Ces dérives révèlent un nouveau modèle de corruption, largement répandu, mais relativement aveugle à l’observation, notamment parce qu’il s’est doté dès l’origine des plumes qui lui réservent le monopole du Bien – ou la prétention à le détenir.

Ce système de corruption, s’il est de naissance et de constitution typiquement américain, n’est en rien attaché aux États-Unis. Il est même probable, et même, observable, que d’autres puissances, à la fois privées et publiques, agissent de même. A cet égard, les pratiques chinoises dans le domaine du commerce extérieur, des transferts de technologie, de la censure du Web, ou des Instituts Confucius, mériteraient aussi l’attention. Et que dire des postures des géants du Web en faveur de la mobilité, du multiculturalisme, de la chute des frontières, comme Air BnB, Google, Facebook et autres les assument régulièrement, y compris dans les «Chartes » qu’ils imposent à leurs clients, au mépris de la liberté de conscience, au mépris encore plus des mœurs et des Nations !

De sorte que ce sont des actions hybrides, combinant public et privé, affaires et diplomatie, institutions et ONG, qu’il faut considérer pour comprendre le nouveau système de corruption qui se met en place. Au temps des Fondations et des ONG, que les valises de billets ou les commissions sur des comptes numérotés sont loin ! De sorte aussi que c’est à de vastes captations réglementaires qu’il faut être attentif; pas seulement au marché du droit, mais aussi à des détournements, ou à des hold up du droit, comme ceux que réalisent régulièrement établissements bancaires et financiers afin de sécuriser les profits criminels réalisés contre l’intérêt collectif !

Une enquête européenne sur les dispositifs de corruption des Nations par le biais des ONG, des Fondations, des moteurs de recherche et réseaux sociaux, des media, serait capitale pour informer les Européens des pouvoirs invisibles dont ils subissent les insidieuses et permanentes contraintes.

2 – Les entreprises sont au cœur du dispositif corrupteur des sociétés humaines.
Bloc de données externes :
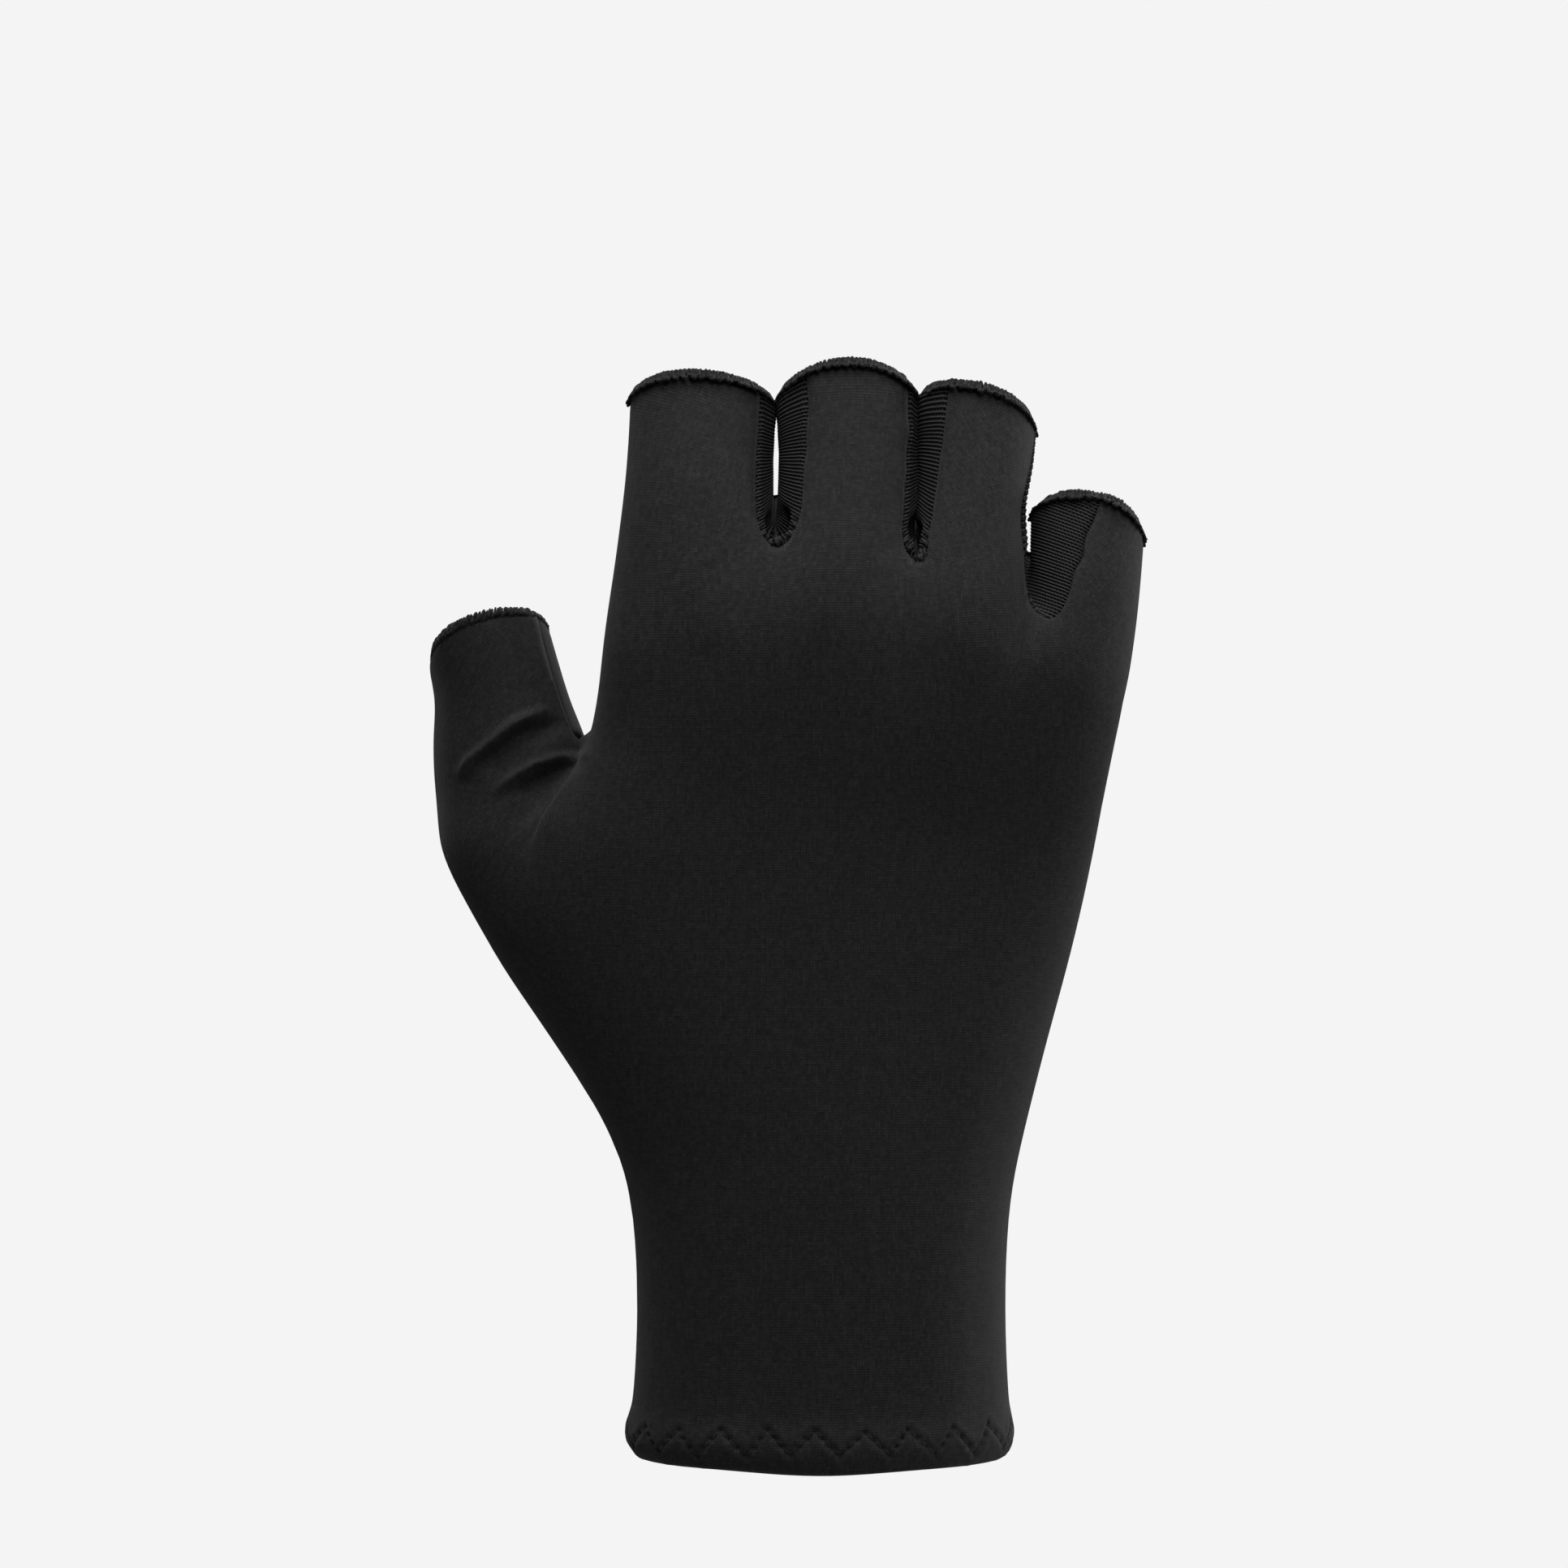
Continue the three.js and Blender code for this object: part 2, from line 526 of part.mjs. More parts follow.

Le dispositif d’extension du droit et de la conformité agit en trompe-l’œil. Dans un premier temps, il semble favorable aux entreprises ; il leur permet de s’affranchir, pour une part croissante de leur activité, de ces archaïsmes que seraient les Nations, les frontières et les singularités nationales, exprimées par les procédures démocratiques ou généralement considérées comme telles; élections au suffrage universel, référendum, etc. Et il vient légitimer une artificialisation du monde dont l’entreprise privée est l’acteur premier, souvent inconscient, artificialisation qui tend à supprimer tout ce qui était, naturel, donné, gratuit, par ce qui est fabriqué, normé, payé son prix – mais à quel prix ? Et pour quoi ?

En réalité, dans un second temps, ces dispositions confortables, accommodantes voire outrageusement biaisées en faveur de la finance et de l’entreprise, pourraient bien s’avérer recéler un piège redoutable. Ces dispositions ont un effet un point commun: elles affranchissent l’entreprise de ses relations avec son milieu, ce qu’un organisme vivant ne peut longtemps supporter sans dommages. Une entreprise en apesanteur est une entreprise à problèmes. Et une entreprise qui détruit la société dont elle tire ses revenus a, ou aura, des problèmes.

Nous avons analysé sommairement le mécanisme par lequel les indicateurs de RSE instrumentalisent les entreprises privées contre les Nations et contre les sociétés humaines. Les entreprises prises dans ce système de corruption deviennent les pires ennemies des sociétés dans lesquelles elles opèrent. Certaines ont même la prétention de diriger ces sociétés. D’autres se constituent en Empires, jouant avec les lois fiscales et sociales, et entendent de la même manière jouer avec les lois concernant le contrôle des frontières, les normes techniques et environnementales, les préférences collectives, etc. (à l’instar des GAFA luttant contre la décision de fermer l’entrée du territoire américain aux ressortissants de sept États jugés soutenir le terrorisme islamiste, en février 2017, au nom de leur idéologie libertaire et sans frontièriste).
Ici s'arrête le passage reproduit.